Sealed (air-tight) structures are inflated once and closed off. They hold their air without a running blower, which makes them clean and quiet — ideal for smaller figures and short-duration indoor displays. But seams on a sealed unit carry constant internal pressure, and that pressure load grows with volume. Above a certain size, holding a sealed giant rigid for days outdoors is impractical: any minor leak deflates the whole structure, and the seam stress at large dimensions makes failure more likely.

Constant-air (open) structures run a continuous blower that replaces air as it escapes. This is the standard for nearly all large-format outdoor builds. The blower lets the unit tolerate small leaks, flex in wind without bursting, and stay up for weeks. The trade-off is a power requirement at every install site and a blower that must run 24/7 while the unit is deployed. For most custom giant inflatable projects above 8 m, constant-air isn't a preference — it's the only structure that survives real-world deployment.

Get this decision wrong and everything downstream breaks: a sealed unit specced for an outdoor week-long activation will sag by day two; a constant-air unit ordered for an indoor lobby with no accessible power becomes useless.

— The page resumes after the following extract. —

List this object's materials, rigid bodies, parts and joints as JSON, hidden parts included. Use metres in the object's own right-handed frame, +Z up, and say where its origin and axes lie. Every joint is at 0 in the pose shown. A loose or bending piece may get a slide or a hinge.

Wind load and anchoring — the risk scales faster than the size

This is where giant inflatables hurt people who underestimate them. Wind load is a function of surface area, and surface area grows with the square of the dimensions. Double the height of a figure and you roughly quadruple the area the wind pushes against. A breeze that a 4 m mascot shrugs off can turn a 12 m replica into a sail trying to walk across a parking lot.

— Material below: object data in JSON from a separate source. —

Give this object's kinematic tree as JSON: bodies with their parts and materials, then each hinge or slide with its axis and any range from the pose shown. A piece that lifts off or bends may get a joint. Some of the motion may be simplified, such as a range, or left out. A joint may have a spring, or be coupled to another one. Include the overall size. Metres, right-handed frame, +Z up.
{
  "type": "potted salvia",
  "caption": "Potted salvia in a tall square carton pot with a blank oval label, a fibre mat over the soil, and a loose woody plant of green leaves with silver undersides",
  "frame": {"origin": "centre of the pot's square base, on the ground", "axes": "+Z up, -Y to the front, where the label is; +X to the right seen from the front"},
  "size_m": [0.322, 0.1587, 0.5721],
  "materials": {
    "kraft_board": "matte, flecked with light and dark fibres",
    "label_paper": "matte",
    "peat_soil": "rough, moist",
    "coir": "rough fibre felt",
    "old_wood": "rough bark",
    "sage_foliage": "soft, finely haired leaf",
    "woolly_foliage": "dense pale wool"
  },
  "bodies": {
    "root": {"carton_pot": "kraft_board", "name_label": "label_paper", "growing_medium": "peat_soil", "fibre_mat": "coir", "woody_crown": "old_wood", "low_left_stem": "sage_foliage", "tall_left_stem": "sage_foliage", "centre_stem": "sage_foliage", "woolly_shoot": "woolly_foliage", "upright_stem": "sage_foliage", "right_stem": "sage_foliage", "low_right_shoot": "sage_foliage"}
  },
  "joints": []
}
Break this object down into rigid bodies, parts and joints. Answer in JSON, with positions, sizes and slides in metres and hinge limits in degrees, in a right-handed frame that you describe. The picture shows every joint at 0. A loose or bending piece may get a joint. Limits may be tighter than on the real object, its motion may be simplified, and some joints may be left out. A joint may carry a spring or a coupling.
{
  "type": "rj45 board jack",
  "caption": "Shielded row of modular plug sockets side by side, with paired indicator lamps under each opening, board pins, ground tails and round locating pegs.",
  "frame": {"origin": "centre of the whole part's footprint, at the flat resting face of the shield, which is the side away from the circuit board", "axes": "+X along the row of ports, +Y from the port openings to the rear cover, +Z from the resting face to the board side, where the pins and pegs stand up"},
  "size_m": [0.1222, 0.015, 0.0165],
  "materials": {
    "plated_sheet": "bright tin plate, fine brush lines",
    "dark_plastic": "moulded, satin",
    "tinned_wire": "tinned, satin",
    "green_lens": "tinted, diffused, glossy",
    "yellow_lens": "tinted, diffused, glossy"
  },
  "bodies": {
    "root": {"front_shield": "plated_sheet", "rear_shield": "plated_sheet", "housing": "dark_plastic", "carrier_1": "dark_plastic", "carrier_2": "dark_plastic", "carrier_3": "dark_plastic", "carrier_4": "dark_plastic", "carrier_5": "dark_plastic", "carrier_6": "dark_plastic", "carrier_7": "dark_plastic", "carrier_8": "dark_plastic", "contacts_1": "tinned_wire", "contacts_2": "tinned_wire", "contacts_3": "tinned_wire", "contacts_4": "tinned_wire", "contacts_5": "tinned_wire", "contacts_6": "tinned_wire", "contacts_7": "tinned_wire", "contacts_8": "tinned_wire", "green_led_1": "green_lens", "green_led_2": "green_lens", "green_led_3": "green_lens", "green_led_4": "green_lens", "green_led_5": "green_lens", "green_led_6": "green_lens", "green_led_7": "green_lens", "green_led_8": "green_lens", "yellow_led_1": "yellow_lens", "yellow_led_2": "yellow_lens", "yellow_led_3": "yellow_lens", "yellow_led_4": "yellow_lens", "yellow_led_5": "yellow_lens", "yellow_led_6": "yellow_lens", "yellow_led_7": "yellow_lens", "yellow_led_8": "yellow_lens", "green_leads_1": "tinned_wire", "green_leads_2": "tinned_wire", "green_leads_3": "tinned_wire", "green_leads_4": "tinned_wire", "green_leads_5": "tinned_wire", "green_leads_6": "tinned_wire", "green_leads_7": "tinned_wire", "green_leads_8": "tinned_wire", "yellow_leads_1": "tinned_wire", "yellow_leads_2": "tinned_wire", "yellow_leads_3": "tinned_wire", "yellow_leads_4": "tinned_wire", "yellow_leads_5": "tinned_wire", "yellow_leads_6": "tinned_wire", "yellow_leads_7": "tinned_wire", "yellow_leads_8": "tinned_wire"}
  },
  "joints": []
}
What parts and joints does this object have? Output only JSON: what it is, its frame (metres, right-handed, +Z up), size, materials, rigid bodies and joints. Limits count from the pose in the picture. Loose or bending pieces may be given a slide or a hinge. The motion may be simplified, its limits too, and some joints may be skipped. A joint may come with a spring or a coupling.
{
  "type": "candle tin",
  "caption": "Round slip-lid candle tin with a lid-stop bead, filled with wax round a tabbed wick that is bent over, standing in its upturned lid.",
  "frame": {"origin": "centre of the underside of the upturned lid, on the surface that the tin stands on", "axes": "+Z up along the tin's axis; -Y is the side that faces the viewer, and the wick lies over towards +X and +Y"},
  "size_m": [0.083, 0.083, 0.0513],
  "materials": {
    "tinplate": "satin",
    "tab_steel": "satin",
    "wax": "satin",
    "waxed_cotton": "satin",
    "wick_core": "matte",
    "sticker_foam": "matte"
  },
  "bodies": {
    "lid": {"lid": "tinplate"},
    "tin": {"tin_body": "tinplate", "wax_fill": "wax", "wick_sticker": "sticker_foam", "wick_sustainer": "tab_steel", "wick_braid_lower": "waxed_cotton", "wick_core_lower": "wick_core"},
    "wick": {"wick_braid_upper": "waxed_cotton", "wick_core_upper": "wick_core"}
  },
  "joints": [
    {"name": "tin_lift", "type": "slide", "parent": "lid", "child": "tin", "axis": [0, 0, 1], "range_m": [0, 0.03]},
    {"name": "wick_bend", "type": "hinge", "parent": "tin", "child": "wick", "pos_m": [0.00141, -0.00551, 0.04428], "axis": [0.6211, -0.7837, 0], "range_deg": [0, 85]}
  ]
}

Two numbers matter on every giant deployment:

  • The manufacturer's maximum safe wind speed. Most large constant-air units are rated for operation up to roughly 38–40 km/h; above that the unit must be deflated. This rating drops as size increases — confirm it per build, not per catalog.
  • The anchor load required to hold it. A giant figure can need several hundred kilograms of total ballast distributed across multiple points. This is not optional weight you can shortcut on a calm-looking day.

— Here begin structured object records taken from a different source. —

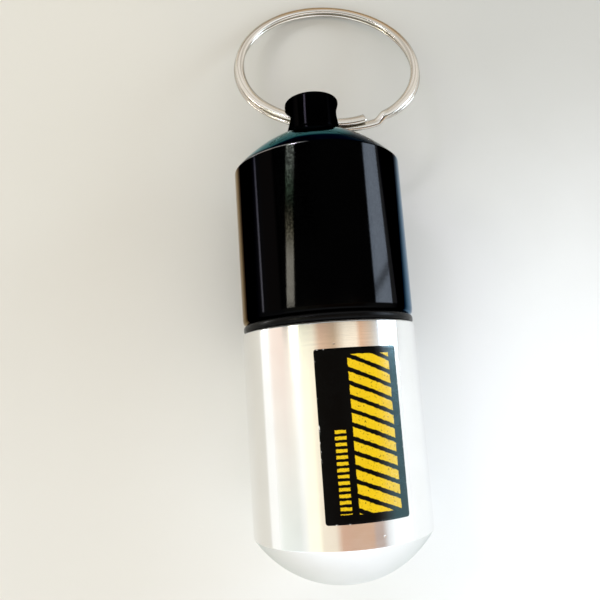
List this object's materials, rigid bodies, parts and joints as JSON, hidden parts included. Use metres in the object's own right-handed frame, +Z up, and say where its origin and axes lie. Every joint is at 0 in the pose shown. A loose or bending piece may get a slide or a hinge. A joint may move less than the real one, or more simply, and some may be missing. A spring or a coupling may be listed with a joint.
{
  "type": "keychain capsule",
  "caption": "Small screw-top metal capsule for a key ring: a domed barrel, a threaded cap with a stud, a rubber seal and a split ring.",
  "frame": {"origin": "on the capsule's axis, where the barrel's straight wall meets its domed bottom", "axes": "+Y along the capsule's axis towards the stud and split ring, +Z up with the capsule lying on its side"},
  "size_m": [0.0217, 0.064, 0.0171],
  "materials": {
    "bare_aluminium": "turned and polished, satin on the dome",
    "black_aluminium": "gloss black anodised",
    "seal_rubber": "semi-matte",
    "nickel_wire": "bright nickel plate",
    "sticker": "printed vinyl, satin"
  },
  "bodies": {
    "barrel": {"barrel": "bare_aluminium", "label": "sticker"},
    "seal": {"o_ring": "seal_rubber"},
    "cap": {"cap": "black_aluminium"},
    "key_ring": {"split_ring": "nickel_wire"}
  },
  "joints": [
    {"name": "cap_turn", "type": "hinge", "parent": "barrel", "child": "seal", "pos_m": [0, 0, 0], "axis": [0, 1, 0], "range_deg": [0, 2070]},
    {"name": "cap_lift", "type": "slide", "parent": "seal", "child": "cap", "axis": [0, 1, 0], "range_m": [0, 0.00575]},
    {"name": "ring_swing", "type": "hinge", "parent": "cap", "child": "key_ring", "pos_m": [0, 0.04115, 0], "axis": [1, 0, 0], "range_deg": [-105, 157]}
  ],
  "couplings": [
    {"joint": "cap_lift", "follows": "cap_turn", "m_per_rad": 0.00015915}
  ]
}
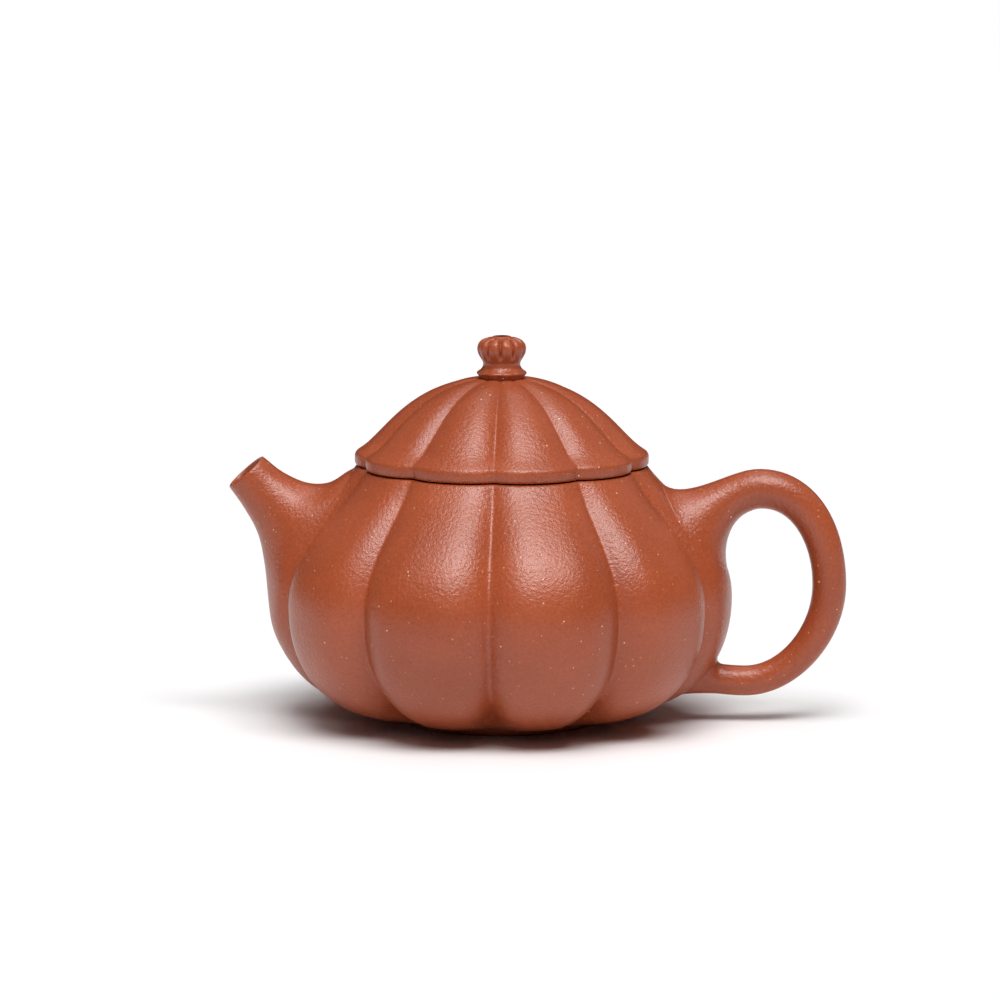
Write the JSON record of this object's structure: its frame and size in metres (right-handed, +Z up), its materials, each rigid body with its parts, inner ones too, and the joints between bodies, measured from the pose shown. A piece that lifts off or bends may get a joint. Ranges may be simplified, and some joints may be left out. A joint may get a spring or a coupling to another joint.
{
  "type": "lobed clay teapot",
  "caption": "Small unglazed clay teapot with a lobed body, short spout with inner strainer, loop handle and lift-off domed lid with a vented bud knob.",
  "frame": {"origin": "centre of the base disc's underside, on the surface that the pot stands on", "axes": "+Z up along the body's axis, +X towards the handle, -X towards the spout"},
  "size_m": [0.1457, 0.1058, 0.0914],
  "materials": {
    "body_clay": "satin unglazed",
    "spout_clay": "satin unglazed",
    "handle_clay": "satin unglazed",
    "lid_clay": "satin unglazed",
    "knob_clay": "satin unglazed"
  },
  "bodies": {
    "pot": {"body_wall": "body_clay", "base_disc": "body_clay", "mouth_ring": "body_clay", "spout": "spout_clay", "strainer": "spout_clay", "handle": "handle_clay"},
    "lid_lifter": {"lid_flange": "lid_clay"},
    "lid": {"lid_plate": "lid_clay", "lid_dome": "lid_clay", "knob_collar": "knob_clay", "knob_bud": "knob_clay"}
  },
  "joints": [
    {"name": "lid_lift", "type": "slide", "parent": "pot", "child": "lid_lifter", "axis": [0, 0, 1], "range_m": [0, 0.06]},
    {"name": "lid_turn", "type": "hinge", "parent": "lid_lifter", "child": "lid", "pos_m": [0, 0, 0.0612], "axis": [0, 0, 1], "continuous": true}
  ]
}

Anchoring options scale up accordingly: heavy sandbags, water ballast tanks, and ground stakes for soft ground, often used in combination on a single unit. Each method has trade-offs in weight, setup time, and surface compatibility — our full breakdown of anchor systems for commercial inflatables covers the load math. The rule for giants: anchor for the gust, not the average, and never rely on the unit's own weight to hold it down.

Shipping the thing — 40ft HQ container math

A giant inflatable is mostly air, but deflated and rolled it is a large, heavy, awkward bale. Buyers routinely underestimate packed volume and end up paying for a half-empty container or, worse, discover their build won't fit the container they booked.

A single 12–15 m figure in heavy PVC can fill a meaningful share of a 40ft HQ on its own once you account for the blower, anchoring kit, repair materials, and crating. PVC coating weight drives this — giant outdoor builds typically use 0.55 mm (about 610 gsm) or heavier material, and that weight adds up fast across hundreds of square meters of fabric. The denser the material, the better the wind and abrasion performance, but the more container space and freight weight you commit to.

Plan the load before you plan the build. If you're shipping multiple units or combining a giant with other stock, the difference between formats matters — see our 20ft vs 40ft HQ container loading capacity guide to run the math on FOB versus CIF freight before you commit to a build size.

Install crew and site requirements

Standard inflatables are a two-person job. Giants are not. A large-format figure or replica typically needs a crew of three to six for safe layout, inflation, and anchoring, plus enough clear ground to roll the unit out flat before inflating — you cannot inflate a giant in a tighter footprint than its deflated layout area.

Site checklist for any giant deployment:

  • Power: a dedicated, weather-protected supply for the constant-air blower, running for the full deployment.
  • Clearance: overhead clearance for full inflated height plus sway, and ground clearance for the deflated footprint.
  • Surface: known ground type so the anchoring method is decided before the crew arrives, not improvised on site.
  • Deflate plan: a defined wind threshold and a crew on call who can bring it down fast when weather turns.

Custom builds, lead time, and ROI

Most giant projects are bespoke. A giant inflatable replica of a specific product or a brand-locked figure is custom tooling from artwork up, which means a longer lead time than catalog stock — typically several weeks of design approval, prototyping, and production depending on complexity and finish. Build that runway into your campaign calendar. For figure and character work specifically, our custom inflatable cartoon figures category shows the OEM range we tool from.

The ROI case for going giant is simple and real: visibility scales with size. A 15 m landmark replica is seen from highways, photographed, and shared in a way a banner never is — one well-placed giant can anchor an entire activation and earn impressions long after the event through social sharing. The value isn't in the unit cost; it's in the cost-per-impression across a reusable asset that redeploys for years. Order in volume against a build season and the MOQ economics improve further.

Bottom line

A giant inflatable is an engineering decision before it's a creative one. Lock the structure type to the deployment, anchor for the worst gust your site can throw, confirm the container math before you confirm the size, and staff the install honestly. Get those four right and a large inflatable figure becomes the most photographed thing at your event. Get them wrong and it becomes the most expensive lesson.